Ketiga, yang tak terhabiskan (non-exhausted), seperti sinar dalam wujud photon dari matahari termasuk anak-cucunya. Adapun anak photon adalah energi angin dan energi arus laut. Bagian atmosfer dan air laut yang kena pukulan photon suhunya akan naik. Maka mengalirlah udara dan air laut dari tempat yang lebih dingin ke tempat yang panas itu, lalu terjadilah hembusan angin dan aliran arus laut. Adapun cucu photon adalah anak energi angin, yaitu energi ombak. Terjadinya ombak karena tekanan angin pada muka laut atau danau. Energi arus laut telah dipergunakan oleh nenek moyang kita orang Bugis-Makassar berlayar sampai di Madagaskar, dan energi angin juga telah dipergunakan sampai sekarang oleh alat transportasi laut berupa perahu layar. Energi angin ini diserap oleh turbin angin. Energi photon dari matahari juga sudah dipergunakan oleh nenek moyang kita untuk mengawetkan ikan, yaitu ikan digarami kemudian dijemur di bawah sinar photon dari matahari. Garam adalah sumber daya alam yang juga masuk dalam klasifikasi tak terhabiskan. Energi ombak diserap oleh mesin torak ombak. Torak digerakkan oleh pelampung yang turun naik oleh ombak.
Masih kutipan dari JAWA POS: Yang menarik, bahan dasar air yang digunakan adalah air laut. "Kalau air tanah bisa menyedot ribuan atau jutaan meter kubik. Kasihan masyarakat, paling bagus nanti bahannya air laut," terang pria yang selalu menyembunyikan identitasnya, termasuk almamater tempatnya meraih gelar insinyur, itu.

***
Firman Allah:
-- WALBhR ALMSJWR (S. ALThWR, 52:6), dibaca:
-- walbahril masju-r, artinya:
-- Perhatikan laut yang berapi

Api adalah energi, dan apabila energi dalam laut ini dapat dimanfaatkan, maka energi dalam laut ini adalah juga termasuk energi yang tak terhabiskan. Jadi keterangan Joko Suprapto yang mengaku bahwa ia mengambil ide dari Alquran itu, bukanlah omong kosong dan tidaklah wajar jika ditanggapi secara sinis atas dasar kedengkian oleh Gabriela Rantau, atau siapapun namanya yang sebenarnya.

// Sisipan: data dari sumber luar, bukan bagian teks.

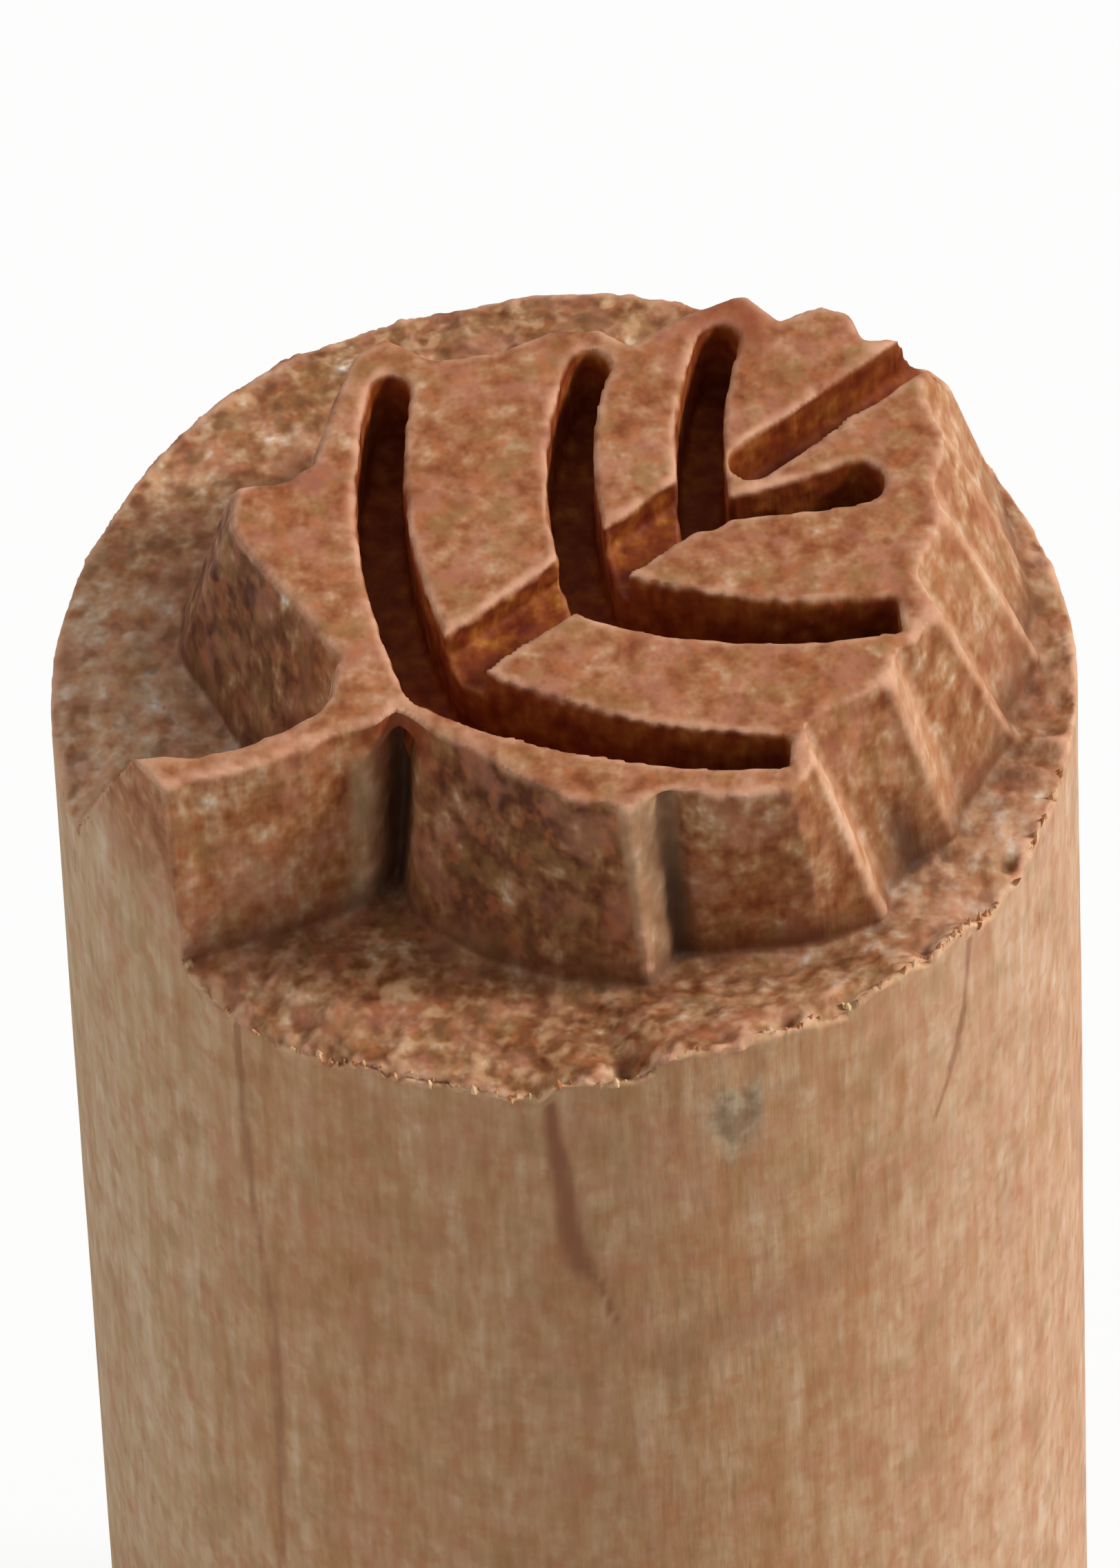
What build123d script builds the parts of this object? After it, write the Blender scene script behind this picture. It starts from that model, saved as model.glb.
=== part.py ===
from build123d import *
from math import cos, radians, sin
import os

# Round wooden clay stamp: a dowel with a leaf carved in relief in its end grain.
# The base is at z = 0, the axis is +Z, and the leaf's printing face is on top.
# The real stamp is one billet. Its named parts are separate solids that meet face to face.

# Driving dimensions, in millimetres and degrees
overall_length = 60.0
dowel_diameter = 25.0
relief_height = 6.7
ground_depth = 3.0
base_edge_radius = 0.7
leaf_turn = 38.0

# The veins, cut down into the printing face
vein_width = 1.2
vein_depth = 2.6
midrib_width = 1.45
midrib_depth = 1.0
tip_vein_width = 1.1
tip_vein_depth = 1.5

# Clearance past a face, so that a cut goes right through it
overrun = 1.0

dowel_radius = dowel_diameter / 2
face_height = overall_length
floor_height = overall_length - relief_height
shank_height = floor_height - ground_depth

# Outlines in the leaf's own frame: x runs from the stalk to the tip, y to the leaf's left.
# Each row is one corner, as shares of the dowel's radius: face x, face y, foot x, foot y.
blade_outline_shares = [
    # right side, from the stalk out to the shoulder
    (-0.528, -0.172, -0.604, -0.192),
    (-0.508, -0.288, -0.576, -0.320),
    (-0.472, -0.392, -0.540, -0.440),
    (-0.432, -0.536, -0.472, -0.556),
    (-0.360, -0.632, -0.348, -0.680),
    (-0.276, -0.656, -0.256, -0.668),
    # right side, tooth by tooth to the tip
    (-0.176, -0.752, -0.136, -0.752),
    (-0.088, -0.808, -0.024, -0.824),
    (-0.012, -0.776, 0.100, -0.852),
    (0.024, -0.704, 0.152, -0.808),
    (0.120, -0.704, 0.216, -0.808),
    (0.220, -0.728, 0.328, -0.788),
    (0.280, -0.680, 0.392, -0.752),
    (0.396, -0.664, 0.576, -0.680),
    (0.432, -0.560, 0.608, -0.632),
    (0.564, -0.492, 0.736, -0.568),
    (0.596, -0.420, 0.768, -0.504),
    (0.700, -0.332, 0.848, -0.424),
    (0.724, -0.240, 0.880, -0.336),
    (0.820, -0.164, 0.948, -0.216),
    # left side, tooth by tooth back from the tip
    (0.808, -0.108, 0.952, -0.120),
    (0.728, -0.060, 0.904, -0.040),
    (0.752, 0.012, 0.920, 0.048),
    (0.720, 0.060, 0.880, 0.128),
    (0.636, 0.088, 0.792, 0.176),
    (0.628, 0.180, 0.768, 0.272),
    (0.576, 0.204, 0.704, 0.336),
    (0.496, 0.220, 0.592, 0.344),
    (0.380, 0.228, 0.504, 0.344),
    (0.360, 0.300, 0.472, 0.416),
    (0.288, 0.360, 0.384, 0.488),
    (0.176, 0.384, 0.264, 0.520),
    (0.068, 0.452, 0.160, 0.576),
    (0.032, 0.556, 0.104, 0.688),
    (-0.048, 0.564, -0.032, 0.712),
    (-0.160, 0.488, -0.152, 0.656),
    # left shoulder and back to the stalk
    (-0.272, 0.404, -0.256, 0.592),
    (-0.344, 0.412, -0.336, 0.608),
    (-0.424, 0.460, -0.432, 0.640),
    (-0.492, 0.392, -0.520, 0.552),
    (-0.512, 0.256, -0.552, 0.400),
    (-0.528, 0.096, -0.592, 0.208),
    (-0.540, -0.008, -0.600, 0.040),
]
stalk_outline_shares = [
    # right side, from the dowel's side in to the blade
    (-1.040, -0.008, -1.040, -0.036),
    (-0.936, -0.036, -0.936, -0.060),
    (-0.824, -0.088, -0.824, -0.108),
    (-0.736, -0.116, -0.736, -0.140),
    (-0.652, -0.132, -0.660, -0.160),
    (-0.592, -0.156, -0.604, -0.192),
    (-0.480, -0.160, -0.480, -0.208),
    # left side, from the blade back out to the dowel's side
    (-0.480, 0.028, -0.480, 0.128),
    (-0.552, -0.004, -0.552, 0.112),
    (-0.608, -0.056, -0.608, 0.096),
    (-0.664, -0.076, -0.664, 0.088),
    (-0.736, -0.064, -0.736, 0.104),
    (-0.824, -0.040, -0.824, 0.152),
    (-0.904, 0.000, -0.904, 0.240),
    (-0.960, 0.048, -0.928, 0.344),
    (-1.040, 0.112, -1.040, 0.424),
]

# Each side vein is an arc on each side of the midrib: end, middle and vertex as shares of the radius,
# and its width at the end and at the vertex as shares of the vein width.
left_vein_shares = [
    ((-0.044, 0.450), (-0.259, 0.216), (-0.436, -0.156), (0.83, 1.25)),
    ((0.286, 0.244), (0.100, 0.078), (-0.060, -0.208), (0.83, 1.08)),
    ((0.516, 0.129), (0.386, 0.022), (0.228, -0.176), (0.88, 1.00)),
]
right_vein_shares = [
    ((-0.062, -0.710), (-0.276, -0.478), (-0.436, -0.156), (0.83, 1.33)),
    ((0.306, -0.595), (0.106, -0.434), (-0.060, -0.208), (0.92, 1.25)),
    ((0.492, -0.317), (0.357, -0.256), (0.228, -0.176), (1.08, 0.42)),
]
midrib_line_share = -0.144
midrib_run_shares = [(-0.420, -0.080), (-0.040, 0.220)]
tip_vein_run_shares = (0.372, 0.860)

# The ground's rim: direction in degrees in the leaf's frame, where the slope starts as a share of the
# radius, and the rim's height above the floor as a share of the relief height.
rim_shares = [
    (-175, 0.93, -0.02),
    (-161, 0.90, -0.08),
    (-148, 0.84, 0.00),
    (-136, 0.80, 0.02),
    (-124, 0.76, 0.08),
    (-114, 0.76, 0.17),
    (-104, 0.80, 0.16),
    (-93, 0.85, 0.12),
    (-82, 0.87, 0.07),
    (-68, 0.88, 0.00),
    (-55, 0.90, 0.04),
    (-40, 0.93, 0.02),
    (-25, 0.95, -0.01),
    (-9, 0.97, -0.03),
    (8, 0.95, -0.02),
    (26, 0.92, -0.04),
    (46, 0.88, -0.02),
    (68, 0.84, -0.05),
    (92, 0.82, -0.01),
    (118, 0.84, -0.04),
    (140, 0.88, -0.01),
    (162, 0.93, -0.05),
]


def radius_points(shares, height):
    """Corners given as shares of the dowel's radius, at one height."""
    return [Vector(x * dowel_radius, y * dowel_radius, height) for x, y in shares]


def drafted_block(outline_shares):
    """A standing block of the relief: its printing face on top, and its foot on the floor."""
    face = Wire.make_polygon(radius_points([row[:2] for row in outline_shares], face_height))
    foot = Wire.make_polygon(radius_points([row[2:] for row in outline_shares], floor_height))
    return Solid.make_loft([foot, face], ruled=True)


def vein_arm(arm_shares):
    """One arm of a side vein: a groove along an arc, with round ends, that tapers between its two widths."""
    end, middle, vertex = radius_points(arm_shares[:3], face_height)
    end_radius, vertex_radius = [share * vein_width / 2 for share in arm_shares[3]]
    line = Edge.make_three_point_arc(end, middle, vertex)
    reaches = [(0, end_radius), (1 / 2, (end_radius + vertex_radius) / 2), (1, vertex_radius)]
    sides = []
    for turn in (90, -90):
        points = [line @ t + (line % t).rotate(Axis.Z, turn) * reach for t, reach in reaches]
        sides.append(Edge.make_three_point_arc(*points))
    left, right = sides
    areas = [
        Face(Wire([left, Line(left @ 1, right @ 1).edge(), right, Line(right @ 0, left @ 0).edge()])),
        Pos(end) * Circle(end_radius),
        Pos(vertex) * Circle(vertex_radius),
    ]
    return [extrude(area, amount=vein_depth, dir=(0, 0, -1)) for area in areas]


def straight_vein(start_share, end_share, width, depth):
    """A straight groove along the midrib's line, with round ends."""
    start, end = start_share * dowel_radius, end_share * dowel_radius
    middle = Vector((start + end) / 2, midrib_line_share * dowel_radius, face_height)
    slot = Pos(middle) * SlotCenterToCenter(end - start, width)
    return extrude(slot, amount=depth, dir=(0, 0, -1))


def vein_cutters():
    """Every groove of the blade: three side veins on each side, the midrib between them and the tip vein."""
    cutters = []
    for arm_shares in left_vein_shares + right_vein_shares:
        cutters += vein_arm(arm_shares)
    for start_share, end_share in midrib_run_shares:
        cutters.append(straight_vein(start_share, end_share, midrib_width, midrib_depth))
    cutters.append(straight_vein(*tip_vein_run_shares, tip_vein_width, tip_vein_depth))
    return cutters


def space_over_ground():
    """What the carver cut away: a solid whose underside is the floor and its chiselled slopes to the rim."""
    outer_radius = dowel_radius + overrun
    top_height = face_height + overrun
    inner, outer, top = [], [], []
    for direction, start_share, height_share in rim_shares:
        slope_start = start_share * dowel_radius
        rise = height_share * relief_height * (outer_radius - slope_start) / (dowel_radius - slope_start)
        east, north = cos(radians(direction)), sin(radians(direction))
        inner.append(Vector(slope_start * east, slope_start * north, floor_height))
        outer.append(Vector(outer_radius * east, outer_radius * north, floor_height + rise))
        top.append(Vector(outer_radius * east, outer_radius * north, top_height))
    faces = [Face(Wire.make_polygon(inner)), Face(Wire.make_polygon(top))]
    for i in range(len(rim_shares)):
        j = (i + 1) % len(rim_shares)
        faces.append(Face(Wire.make_polygon([inner[i], inner[j], outer[j]])))
        faces.append(Face(Wire.make_polygon([inner[i], outer[j], outer[i]])))
        faces.append(Face(Wire.make_polygon([outer[i], outer[j], top[j], top[i]])))
    return Solid(Shell(faces))


def dowel_slice(bottom, top):
    """The round dowel between two heights."""
    return Pos(0, 0, bottom) * Cylinder(dowel_radius, top - bottom, align=(Align.CENTER, Align.CENTER, Align.MIN))


def make_shank():
    """The handle: a plain dowel whose sawn base has an eased edge."""
    shank = dowel_slice(0, shank_height)
    return fillet(shank.edges().sort_by(Axis.Z)[0], base_edge_radius)


def make_blade():
    """The leaf's blade with its veins."""
    return drafted_block(blade_outline_shares) - vein_cutters()


def make_stalk():
    """The leaf's stalk, from the blade out to the dowel's own side."""
    stalk = drafted_block(stalk_outline_shares) & dowel_slice(floor_height, face_height)
    return stalk - drafted_block(blade_outline_shares)


def footing(outline_shares):
    """The wood straight below a block's foot, which is never cut away, so that the block stands on it."""
    foot = Wire.make_polygon(radius_points([row[2:] for row in outline_shares], floor_height))
    return extrude(Face(foot), amount=ground_depth, dir=(0, 0, -1))


def make_ground():
    """The cut-back floor and its rim, up to the feet of the blade and the stalk."""
    cut_away = space_over_ground() - footing(blade_outline_shares) - footing(stalk_outline_shares)
    ground = dowel_slice(shank_height, face_height) - cut_away
    return ground - drafted_block(blade_outline_shares) - drafted_block(stalk_outline_shares)


def write_parts():
    """Turn the leaf to its place on the dowel and write one file for each part."""
    os.makedirs("parts", exist_ok=True)
    parts = {
        "handle_shank": make_shank(),
        "carved_ground": make_ground(),
        "leaf_stalk": make_stalk(),
        "leaf_blade": make_blade(),
    }
    for name, shape in parts.items():
        turned = Rot(0, 0, leaf_turn) * shape
        export_step(turned, f"parts/{name}.step")
        print(name, len(turned.solids()), "solid", round(turned.volume, 1), "mm3")


write_parts()
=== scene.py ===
# %% [markdown]
# # A wooden clay stamp with a carved leaf
# The real stamp is one short billet of close-grained hardwood. A leaf stands in relief in the end grain of
# its top, with veins cut into it, and the floor round it was cleared with a small chisel. This lesson dresses
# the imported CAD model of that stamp, which says where everything is and how large it is.

import math

import bmesh
import bpy
import numpy as np
from mathutils import Matrix, Vector, kdtree


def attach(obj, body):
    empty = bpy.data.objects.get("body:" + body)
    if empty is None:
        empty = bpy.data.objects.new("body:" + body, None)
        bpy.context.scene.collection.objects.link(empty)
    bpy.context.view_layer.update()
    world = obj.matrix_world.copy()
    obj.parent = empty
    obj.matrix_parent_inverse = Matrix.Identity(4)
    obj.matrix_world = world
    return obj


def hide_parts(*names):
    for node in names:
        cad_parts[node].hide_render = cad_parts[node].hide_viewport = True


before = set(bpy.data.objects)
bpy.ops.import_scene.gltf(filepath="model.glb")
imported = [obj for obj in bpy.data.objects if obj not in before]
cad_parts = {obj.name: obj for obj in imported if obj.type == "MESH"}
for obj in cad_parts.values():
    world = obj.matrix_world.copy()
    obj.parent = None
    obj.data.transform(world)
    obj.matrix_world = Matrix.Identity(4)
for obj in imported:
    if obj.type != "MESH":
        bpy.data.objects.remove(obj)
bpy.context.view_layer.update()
MM = 0.001


def put_in_scene(name, data):
    """Make an object of that name from its data, and link it to the scene."""
    made = bpy.data.objects.new(name, data)
    bpy.context.scene.collection.objects.link(made)
    return made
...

Catatan tentang terjemahan "walbahri". Itu biasanya diterjemahkan dengan "demi laut". Wa yang diikuti oleh isim (kata benda) yang dikasrah, adalah sebuah QSM, "sumpah", namun tidak cocok untuk diterjemahkan dengan "demi". Sebab dalam bahasa Indonesia "demi" itu menyatakan penguatan yang disandarkan kepada sesuatu yang lebih "tinggi", yaitu Allah. Sedangkan QSM dengan wa dalam ayat (52:6) itu adalah "sumpah" di mana yang "bersumpah" kedudukannya itu Maha Tinggi. Jadi "walbahri" tidak cocok diterjemahkan dengan "demi laut", melainkan "perhatikanlah laut", karena yang ber-QSM di sini adalah Allah SWT. Singkatan SWT dari subhanahu wa ta'ala, artinya Yang Maha Suci dan Maha Tinggi. WaLlahu a'lamu bisshawab.